Department of Electrical and Computer Engineering
University of Texas

EE 360N, Fall 1999
Y. N. Patt, Instructor
Francis Tseng, Seema Prasad, TAs
Lab Assignment 1; Due September 10, 1999

The purpose of this lab is to acquaint you with the concepts of assembly language and assemblers. In this lab assignment, you will write a program to solve a problem in the LC-2 Assembly Language. You will also write an LC-2 Assembler, whose job will be to translate assembly language source code into the machine language (ISA) of the LC-2. In Lab Assignment 2, we will close the loop by having you a) complete the design of a simulator for the LC-2, and b) test your assember by having it translate the program you wrote in this lab.

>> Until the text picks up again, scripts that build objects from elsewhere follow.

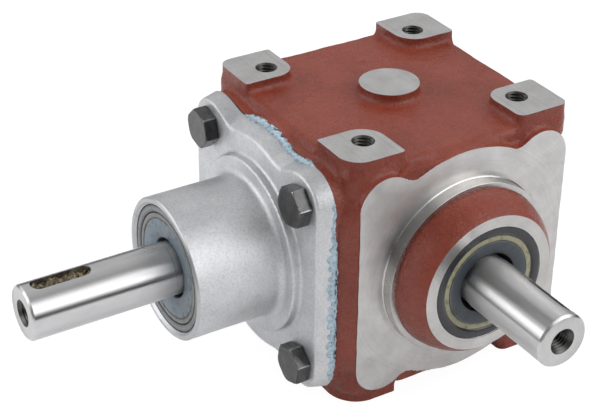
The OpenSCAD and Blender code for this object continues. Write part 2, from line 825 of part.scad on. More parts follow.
// The cage is a ring on the pitch circle with a round pocket for each ball
module cage(bore_r, ball_d, count, w, low) {
    pitch = track_r(bore_r);
    half = ball_d / 2 + 0.9;
    difference() {
        tube(pitch + 0.11 * ball_d, pitch - 0.11 * ball_d, low + w / 2 - half, low + w / 2 + half);
        for (i = [0:count - 1]) rotate(i * 360 / count)
            translate([pitch, 0, low + w / 2]) rotate([0, 90, 0])
                cylinder(d = ball_d + 2 * ball_gap, h = ball_d, center = true);
    }
}

module nose_bearing_outer_race() {
    color(race_steel) input_axis() outer_race(in_bore_r, input_ball_d, input_bearing_w, in_outer_brg);
}

module nose_bearing_inner_race() {
    color(race_steel) input_axis() inner_race(in_bore_r, input_ball_d, input_bearing_w, in_outer_brg);
}

module nose_bearing_balls() {
    color(ball_steel) input_axis()
        balls(in_bore_r, input_ball_d, input_balls, input_bearing_w, in_outer_brg);
}

module nose_bearing_cage() {
    color(cage_steel) input_axis() cage(in_bore_r, input_ball_d, input_balls, input_bearing_w, in_outer_brg);
}

module pinion_bearing_outer_race() {
    color(race_steel) input_axis() outer_race(in_bore_r, input_ball_d, input_bearing_w, in_inner_brg);
}

module pinion_bearing_inner_race() {
    color(race_steel) input_axis() inner_race(in_bore_r, input_ball_d, input_bearing_w, in_inner_brg);
}

module pinion_bearing_balls() {
    color(ball_steel) input_axis()
        balls(in_bore_r, input_ball_d, input_balls, input_bearing_w, in_inner_brg);
}

module pinion_bearing_cage() {
    color(cage_steel) input_axis() cage(in_bore_r, input_ball_d, input_balls, input_bearing_w, in_inner_brg);
}

module front_bearing_outer_race() {
    color(race_steel) output_axis() outer_race(out_bore_r, output_ball_d, output_bearing_w, out_front_brg);
}

module front_bearing_inner_race() {
    color(race_steel) output_axis() inner_race(out_bore_r, output_ball_d, output_bearing_w, out_front_brg);
}

module front_bearing_balls() {
    color(ball_steel) output_axis()
        balls(out_bore_r, output_ball_d, output_balls, output_bearing_w, out_front_brg);
}

module front_bearing_cage() {
    color(cage_steel) output_axis()
        cage(out_bore_r, output_ball_d, output_balls, output_bearing_w, out_front_brg);
}

module rear_bearing_outer_race() {
    color(race_steel) output_axis() outer_race(out_bore_r, output_ball_d, output_bearing_w, -rear_brg_end);
}

module rear_bearing_inner_race() {
    color(race_steel) output_axis() inner_race(out_bore_r, output_ball_d, output_bearing_w, -rear_brg_end);
}

module rear_bearing_balls() {
    color(ball_steel) output_axis()
        balls(out_bore_r, output_ball_d, output_balls, output_bearing_w, -rear_brg_end);
}

module rear_bearing_cage() {
    color(cage_steel) output_axis()
        cage(out_bore_r, output_ball_d, output_balls, output_bearing_w, -rear_brg_end);
}

housing();
side_cover();
cover_sealant();
cover_bolts();
rear_cap();
input_seal();
output_seal();
input_bore_circlip();
front_bore_circlip();
rear_bore_circlip();
input_shaft();
pinion_gear();
pinion_key();
pinion_circlip();
pinion_spacer();
bearing_spacer();
input_shaft_circlip();
output_shaft();
crown_gear();
crown_key();
rear_shaft_circlip();
nose_bearing_outer_race();
nose_bearing_inner_race();
nose_bearing_balls();
nose_bearing_cage();
pinion_bearing_outer_race();
pinion_bearing_inner_race();
pinion_bearing_balls();
pinion_bearing_cage();
front_bearing_outer_race();
front_bearing_inner_race();
front_bearing_balls();
front_bearing_cage();
rear_bearing_outer_race();
rear_bearing_inner_race();
rear_bearing_balls();
rear_bearing_cage();
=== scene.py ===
import math

import bmesh
import bpy
import numpy as np
from mathutils import Matrix, Vector


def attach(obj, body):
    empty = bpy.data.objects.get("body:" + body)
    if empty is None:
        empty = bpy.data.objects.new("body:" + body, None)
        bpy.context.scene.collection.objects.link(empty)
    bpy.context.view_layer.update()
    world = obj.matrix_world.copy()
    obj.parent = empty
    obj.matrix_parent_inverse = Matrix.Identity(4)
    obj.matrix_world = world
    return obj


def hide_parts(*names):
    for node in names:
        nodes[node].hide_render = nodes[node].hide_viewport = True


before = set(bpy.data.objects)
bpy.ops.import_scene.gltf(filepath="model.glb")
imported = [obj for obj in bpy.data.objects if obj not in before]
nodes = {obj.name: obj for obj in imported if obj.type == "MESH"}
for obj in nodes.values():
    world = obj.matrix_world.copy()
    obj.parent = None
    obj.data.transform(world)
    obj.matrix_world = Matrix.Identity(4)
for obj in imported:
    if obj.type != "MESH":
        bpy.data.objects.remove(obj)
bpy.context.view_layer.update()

# Camera
# The view is from the front left and well above, as a catalogue shows such a gearbox: both
# shafts, both seals and the top with its four pads are in sight.
# The shafts' height over the table, in metres
AXIS_Z = 0.05
view_az, view_el, view_roll = math.radians(-31.396), math.radians(30.993), math.radians(0.476)
behind = Vector((math.sin(view_az) * math.cos(view_el), -math.cos(view_az) * math.cos(view_el),
                 math.sin(view_el)))
level = Vector((math.cos(view_az), math.sin(view_az), 0))
upward = behind.cross(level)
across = level * math.cos(view_roll) + upward * math.sin(view_roll)
lift = upward * math.cos(view_roll) - level * math.sin(view_roll)
camera = bpy.data.objects.new("camera", bpy.data.cameras.new("camera"))
camera.data.lens = 97.03
camera.data.sensor_width = 36
camera.data.clip_start = 0.02
place = -0.031928 * across - 0.002729 * lift + 0.609249 * behind + Vector((0, 0, AXIS_Z))
stance = Matrix((across, lift, behind)).transposed().to_4x4()
camera.matrix_world = Matrix.Translation(place) @ stance
bpy.context.scene.collection.objects.link(camera)
bpy.context.scene.camera = camera

# Studio
# A small white table in a grey room whose walls are dark at table height. Soft light panels at
# the front right, the back left and the back right, and a dark gap behind, give ground steel its
# white and charcoal stripes. Three weak lamps stand overhead, in front and at the left.


def new_finish(name, metallic=0.0):
    """A new material, its node tree and its shader."""
    finish = bpy.data.materials.new(name)
    finish.use_nodes = True
    bsdf = finish.node_tree.nodes["Principled BSDF"]
    bsdf.inputs["Metallic"].default_value = metallic
    return finish, finish.node_tree, bsdf


def add(tree, kind, settings=None, **sockets):
    """A node with its settings and sockets. A socket takes another node's output or a value."""
    made = tree.nodes.new("ShaderNode" + kind)
    for key, value in (settings or {}).items():
        setattr(made, key, value)
    for key, value in sockets.items():
        socket = made.inputs[int(key[1:]) if key[1:].isdigit() else key.replace("_", " ")]
        if isinstance(value, bpy.types.NodeSocket):
            tree.links.new(value, socket)
        else:
            socket.default_value = value
    return made


def shades(tree, value, *stops):
    """Turns a value into colours: each stop is (value, red, green, blue) or (value, grey)."""
    ramp = add(tree, "ValToRGB", Fac=value)
    while len(ramp.color_ramp.elements) < len(stops):
        ramp.color_ramp.elements.new(0.5)
    for element, stop in zip(ramp.color_ramp.elements, stops):
        element.position = stop[0]
    for element, stop in zip(ramp.color_ramp.elements, stops):
        element.color = (*(stop[1:] if len(stop) == 4 else stop[1:] * 3), 1)
    return ramp.outputs["Color"]


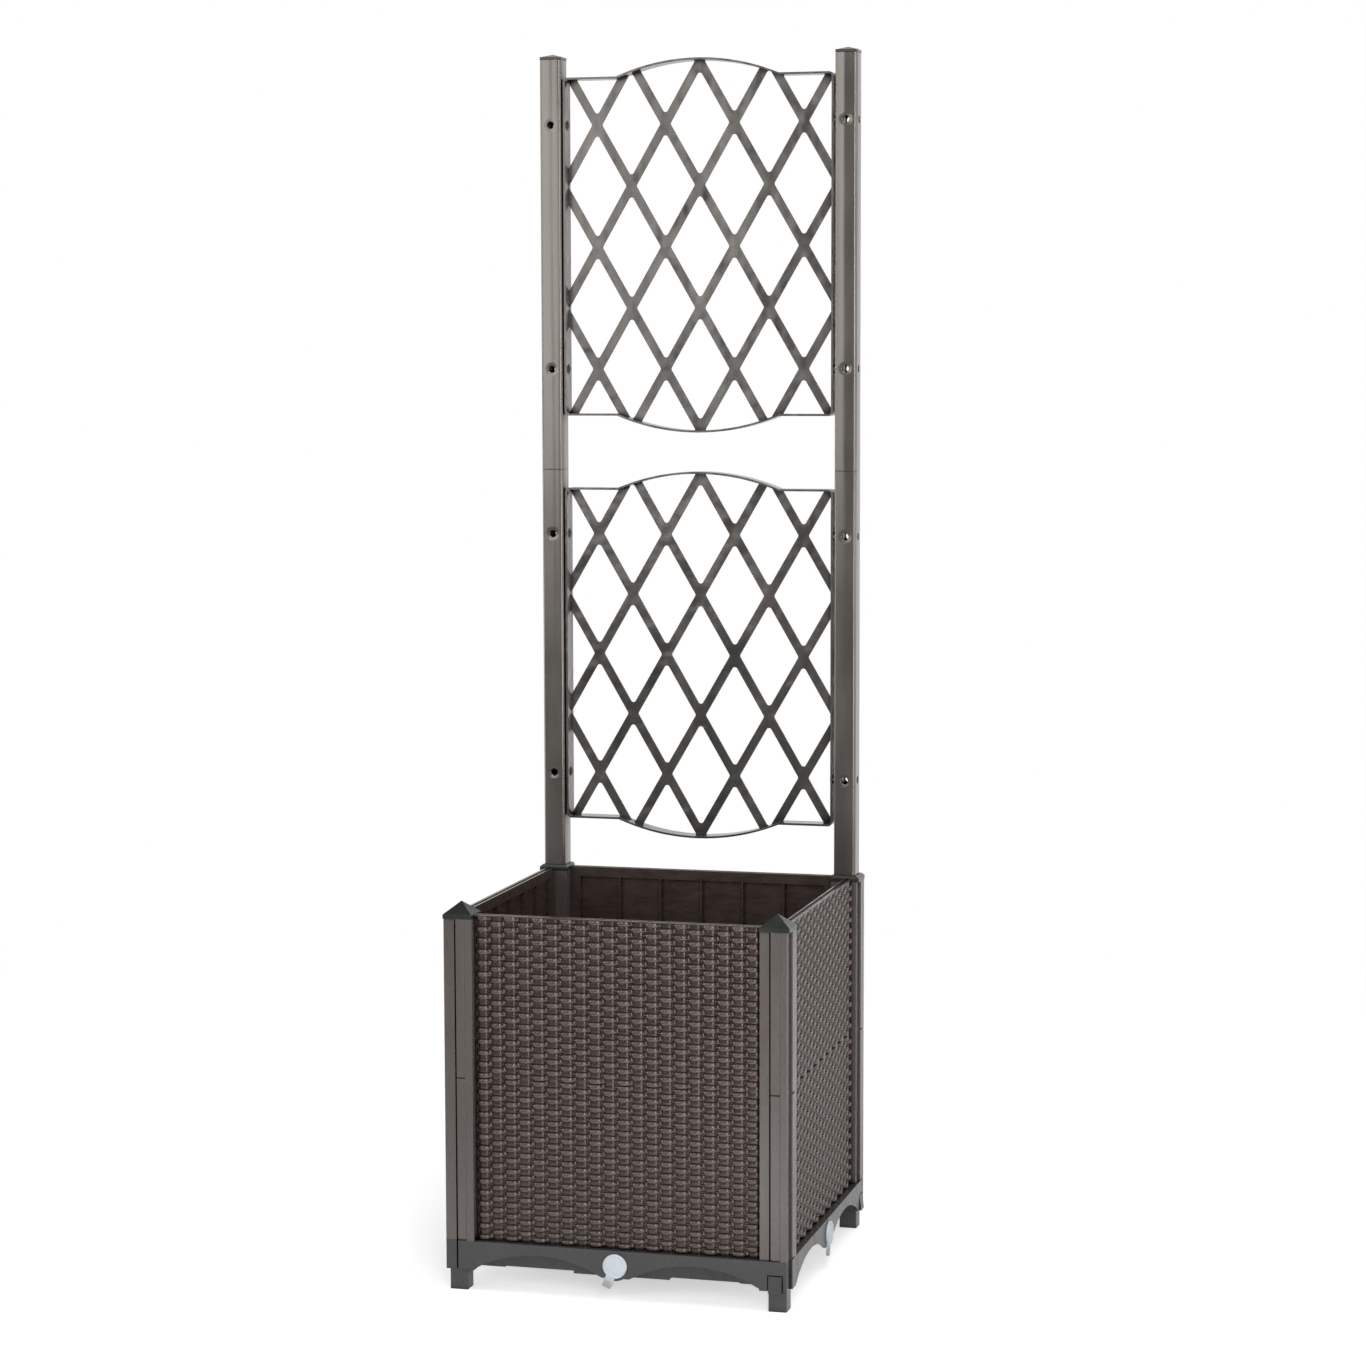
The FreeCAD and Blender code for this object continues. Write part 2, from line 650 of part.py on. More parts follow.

Part I: Write an assembler for the LC-2 Assembly Language

The general format of a line of assembly code which will be the input to your assembler program is as follows:

label opcode operands ;comments

The leftmost field on a line will be the label field. Valid labels contain a maximum of 10 characters and do not begin with a '#' or 'x'. The label is optional; i.e., the label can be empty for some lines if you wish. Labels are useful if the program is to branch to that instruction or if the location contains data that is to be addressed explicity.

The opcode field can be any one of the following instructions:

ADD, AND, BR, JSR, JSRR, LD, LDI, LDR, LEA, NOP, NOT, RET, ST, STI, STR, TRAP

The number of operands depends on the operation being performed. It can consist of register names, labels, or constants. If a hexadecimal constant is used, it must be prefixed with the 'x' character. Similarly, decimal constants must be prefixed with a '#' character.

Optionally, an instruction can be commented -- which is good style if the comment contains meaningful information. Comments follow the semicolon and are not interpreted by the Assembler. Note that the semicolon prefaces the comment, and a newline ends the comment. Other delimiters should not be used.

In this lab assignment, you can assume that the RTI opcode does not exist and that a NOP instruction translates into the machine language instruction 0x8000.

In addition to LC-2 instructions, an assembly language also contains pseudo-ops, (sometimes called macro directives). These are messages from the programmer to the assembler that assist the assembler in performing the translation process. In the case of our LC-2 Assembly Language, we will only require three pseudo-ops to make our lives easier: .ORIG, .END, and .FILL.

An assembly language program will consist of some number of assembly language instructions, delimited by .ORIG and .END. The pseudo-op .END is a message to the assembler designating the end of the assembly language source program. The .ORIG pseudo-op provides two functions: it designates the start of the source program, and it specifies the location of the first instruction in the object module to be produced.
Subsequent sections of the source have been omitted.